Your goal -
Your task is to repeat all of the material exactly.
::::::::
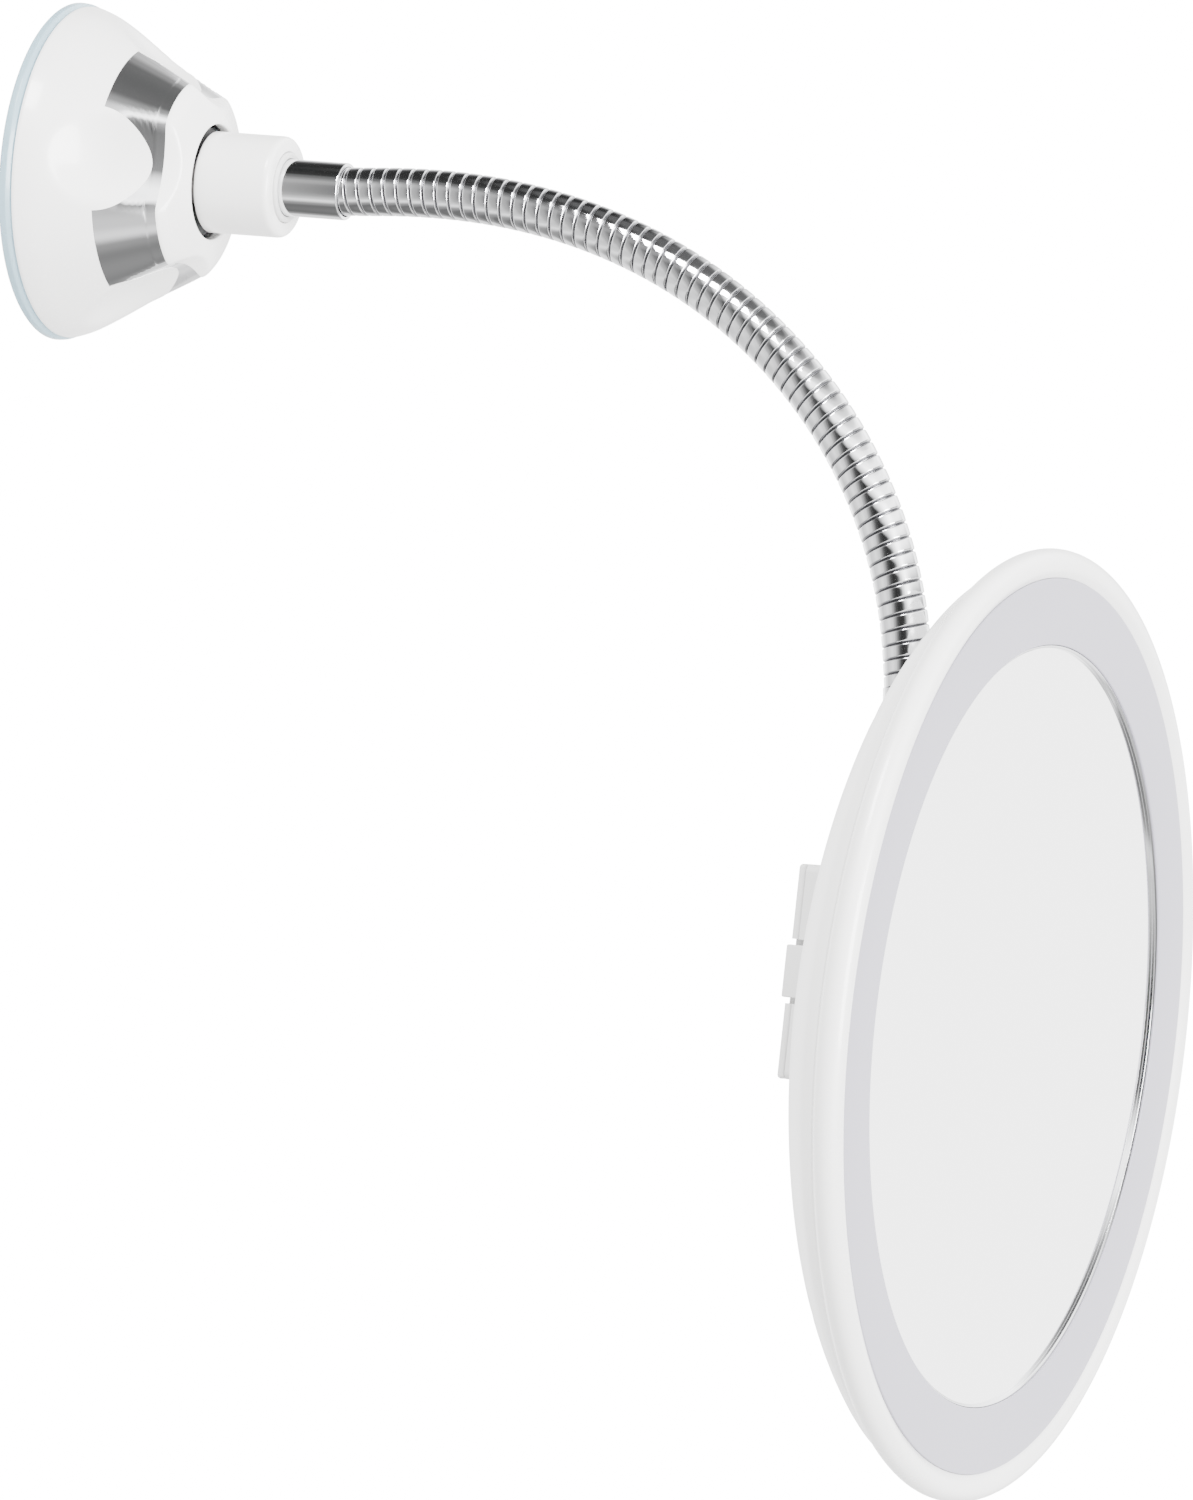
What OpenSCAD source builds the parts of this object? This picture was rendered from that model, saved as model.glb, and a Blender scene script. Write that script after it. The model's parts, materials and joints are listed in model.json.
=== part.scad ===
// Lighted wall mirror on a flexible neck with a twist-lock suction base, in mm.
// Origin: centre of the suction pad's sealing lip, on the wall.
// -Y points out of the wall into the room, +Z is up, X runs along the wall.

/* [Suction base] */
// outer radius of the suction pad
pad_r = 32; // [26:0.5:40]
// thickness of the suction pad
pad_t = 2.2; // [1.8:0.1:3]
// width of the sealing lip that lies on the wall
lip_w = 8; // [5:0.5:10]
// depth of the hollow under the pad when it is locked
pad_hollow = 1.3; // [0.6:0.1:1.6]
// radius of the middle of the pad that the stud moves
centre_r = 12; // [10:0.5:16]
// height at which the white skirt ends and the plated band starts
band_z = 16; // [13:0.5:18]
// skirt radius where the plated band starts
band_r = 24.7; // [23:0.1:27]
// height at which the plated band ends and the nose starts
nose_z = 26.6; // [25:0.2:28]
// nose radius at its foot
nose_r = 19.4; // [18:0.2:21]
// height of the nose opening
nose_top = 30.6; // [30:0.2:32]
// radius of the opening that the hub stands in
nose_hole_r = 10.9; // [10.7:0.1:11.5]
// wall of the twist shell
shell_t = 2.2; // [1.6:0.1:2.6]
// depth of the four finger scoops
scoop_depth = 3.1; // [1.5:0.1:3.6]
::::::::
Output below -
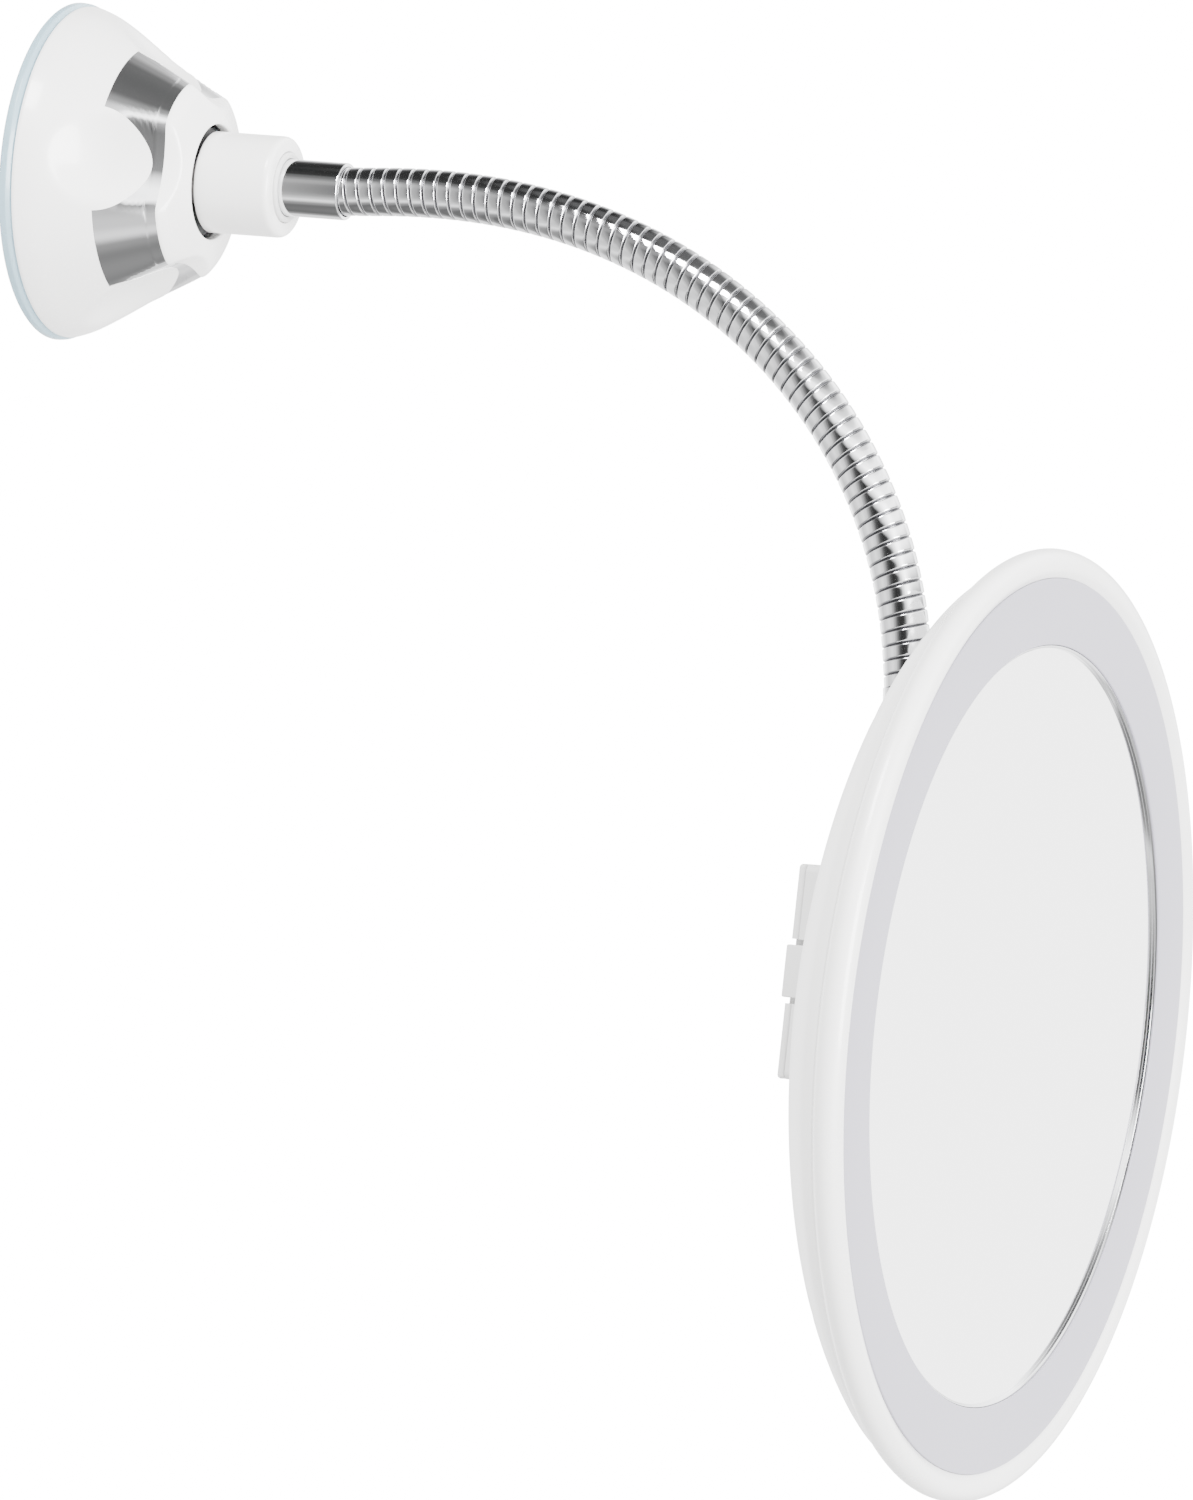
What OpenSCAD source builds the parts of this object? This picture was rendered from that model, saved as model.glb, and a Blender scene script. Write that script after it. The model's parts, materials and joints are listed in model.json.
=== part.scad ===
// Lighted wall mirror on a flexible neck with a twist-lock suction base, in mm.
// Origin: centre of the suction pad's sealing lip, on the wall.
// -Y points out of the wall into the room, +Z is up, X runs along the wall.

/* [Suction base] */
// outer radius of the suction pad
pad_r = 32; // [26:0.5:40]
// thickness of the suction pad
pad_t = 2.2; // [1.8:0.1:3]
// width of the sealing lip that lies on the wall
lip_w = 8; // [5:0.5:10]
// depth of the hollow under the pad when it is locked
pad_hollow = 1.3; // [0.6:0.1:1.6]
// radius of the middle of the pad that the stud moves
centre_r = 12; // [10:0.5:16]
// height at which the white skirt ends and the plated band starts
band_z = 16; // [13:0.5:18]
// skirt radius where the plated band starts
band_r = 24.7; // [23:0.1:27]
// height at which the plated band ends and the nose starts
nose_z = 26.6; // [25:0.2:28]
// nose radius at its foot
nose_r = 19.4; // [18:0.2:21]
// height of the nose opening
nose_top = 30.6; // [30:0.2:32]
// radius of the opening that the hub stands in
nose_hole_r = 10.9; // [10.7:0.1:11.5]
// wall of the twist shell
shell_t = 2.2; // [1.6:0.1:2.6]
// depth of the four finger scoops
scoop_depth = 3.1; // [1.5:0.1:3.6]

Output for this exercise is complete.